Image understanding: Visual dictionaries and Semantic segmentation

Sinem Aslan

University of Milano-Bicocca

19 January 2018, 2:00 pm


Image or scene understanding can be defined as describing the image content, the objects in an image, location and relation between objects, or describing the events in an image. Techniques for general scene understanding can be explored from the object level category recognition by exploiting visual dictionaries or from the pixel level category recognition which is known as semantic segmentation. In the first part of this talk I will present the recently published model-based visual dictionary construction technique which is named as Symbolic Patch Dictionary (SymPaD) that utilizes primitive appearance models. At SymPaD, dictionary building starts from a core of shape primitives, which have commonalities with the shape models envisaged by the earliest to the latest proponents of the idea, i.e., from Marr to Griffin. We then proceed to enrich the dictionary by using detailed parametrization of the shape space and by applying nonlinear dyadic compositions. Compared with the existing model-driven schemes, our method is able to represent and characterize images in various image understanding applications with competitive, and often better performance.

In the second part of this talk I will focus on pixel level category recognition, namely semantic segmentation. Semantic segmentation has been one of the key problems in the field of computer vision in recent years. Main goal is assigning a category-label to each pixel in an image which paves the way towards complete scene understanding. Many researchers have been attracted by employing Deep Convolutional Neural Networks (DCNN) for semantic segmentation convinced by DCNN’s high accuracy in classification tasks. Giving a general overview of a state-of-the-art technique at semantic segmentation, I will mention challenges to employ deep learning for semantic segmentation task by focusing on a niche application and address for possible solutions.

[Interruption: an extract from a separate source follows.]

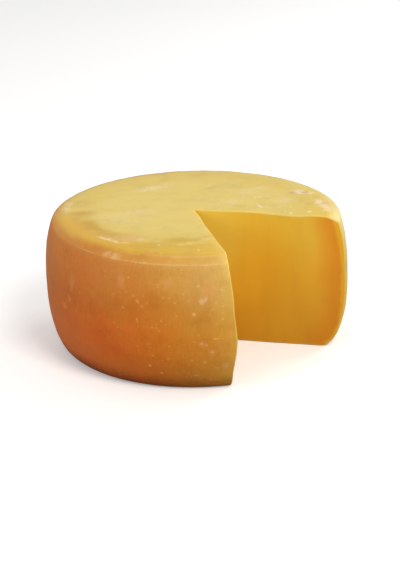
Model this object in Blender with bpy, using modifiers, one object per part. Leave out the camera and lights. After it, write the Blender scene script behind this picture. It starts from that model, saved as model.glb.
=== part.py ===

Sinem Aslan is a postdoctoral researcher in Imaging and Vision Laboratory (IVL) at Department of Informatics, Systems and Communication at University of Milano Bicocca since March 2017. In IVL, she has been working on food images segmentation for automatic dietary assessment applications. She obtained her Ph.D. degree (October 2016) in International Computer Institute, Ege University, Turkey, under supervisions of Prof. Bülent Sankur and Prof. E. Turhan Tunalı. She mainly investigated model-based visual dictionary techniques for image understanding applications in her thesis. During her Ph.D. studies, she held a visiting position in BUSIM laboratory at Boğaziçi University, Turkey, for two semesters. Prior to that, she received her MSc. degree (2007) in International Computer Institute from Ege University and BSc. degree in Department of Electronics Engineering from Ankara University. Beyond her research background, she has a teaching assistant experience (in Turkey) for 13 years. She is a reviewer for various international journals such as IEEE Transactions on Image Processing, Springer Multimedia Tools and Applications, Springer Pattern Analysis and Applications, IET Image Processing, and for the conference IEEE SIU.